What is the greatest challenge in modelling?

It is sad, but I am convinced that we still don’t fully understand how people make their travel decisions. We do a more than adequate job by representing them as rational, by assuming they know about their alternative choices, by segmenting them on the basis of income or car ownership or family status. But reality is quite a lot more complex. And when we start to understand about this complexity, we inevitably have to simplify behaviour back to a level that can be accommodated by our current modelling framework, either because it’s so much more convenient or because the implications for run times.

That is our second challenge. When I started my career, a typical model took an overnight to run. These days, 30 years later, we are lucky if they run as fast as that.
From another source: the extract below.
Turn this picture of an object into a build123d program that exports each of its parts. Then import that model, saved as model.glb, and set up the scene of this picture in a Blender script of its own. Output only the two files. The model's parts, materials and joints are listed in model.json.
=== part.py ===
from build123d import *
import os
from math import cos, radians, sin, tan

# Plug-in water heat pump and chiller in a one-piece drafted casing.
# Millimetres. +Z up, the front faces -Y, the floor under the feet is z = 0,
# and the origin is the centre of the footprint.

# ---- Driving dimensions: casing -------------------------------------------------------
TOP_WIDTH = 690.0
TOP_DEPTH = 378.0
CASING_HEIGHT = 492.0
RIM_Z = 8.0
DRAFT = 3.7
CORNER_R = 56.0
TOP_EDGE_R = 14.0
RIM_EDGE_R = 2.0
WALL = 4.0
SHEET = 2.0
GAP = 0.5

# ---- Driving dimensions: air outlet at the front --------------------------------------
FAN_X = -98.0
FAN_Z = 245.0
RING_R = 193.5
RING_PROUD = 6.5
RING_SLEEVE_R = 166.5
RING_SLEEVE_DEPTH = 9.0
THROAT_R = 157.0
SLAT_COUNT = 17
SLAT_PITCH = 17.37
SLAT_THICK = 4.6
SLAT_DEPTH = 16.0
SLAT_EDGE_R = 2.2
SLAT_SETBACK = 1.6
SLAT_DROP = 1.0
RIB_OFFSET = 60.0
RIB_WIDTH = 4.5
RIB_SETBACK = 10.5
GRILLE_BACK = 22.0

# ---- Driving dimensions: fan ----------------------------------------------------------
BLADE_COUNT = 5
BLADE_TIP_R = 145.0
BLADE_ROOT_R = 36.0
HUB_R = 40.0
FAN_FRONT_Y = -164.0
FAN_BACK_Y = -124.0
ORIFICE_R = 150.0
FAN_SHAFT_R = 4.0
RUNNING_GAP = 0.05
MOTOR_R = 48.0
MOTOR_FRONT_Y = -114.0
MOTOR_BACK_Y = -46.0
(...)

Any computational speed-ups have been more than counterbalanced by increased model size and further complexity. For us as modellers to contribute meaningfully to debate and decision-making our models must become faster rather than more complex. I would guess that for scenario-testing converged model runs should take no more than 2 hours.

What has been the greatest change in your career?

I started work in 1985.  Network modelling was done on mainframes. Equilibrium modelling was in its infancy – many models were all-or-nothing. Virtually every model was car-only. Outputs were large reams of numerical printouts.

It is easy to forget how far we have come in those 30 years. Younger modellers probably don’t realise that what we now take for granted as good practice was not that common even around the turn of the Century. Urban models by default are now multi-modal.  Junction modelling is a given (BTW – SATURN was ahead of its time in that respect).  No self-respecting modeller now produces outputs without a proper background map using GIS. We have got so much better at explaining our models and model results to non-experts despite many of our colleagues still considering that models are expensive, opaque and often irrelevant for decision-making. We are a much stronger profession than when I started; and in that context it is gratifying that a growing number of modellers obtain the Transport Planning Professional qualification.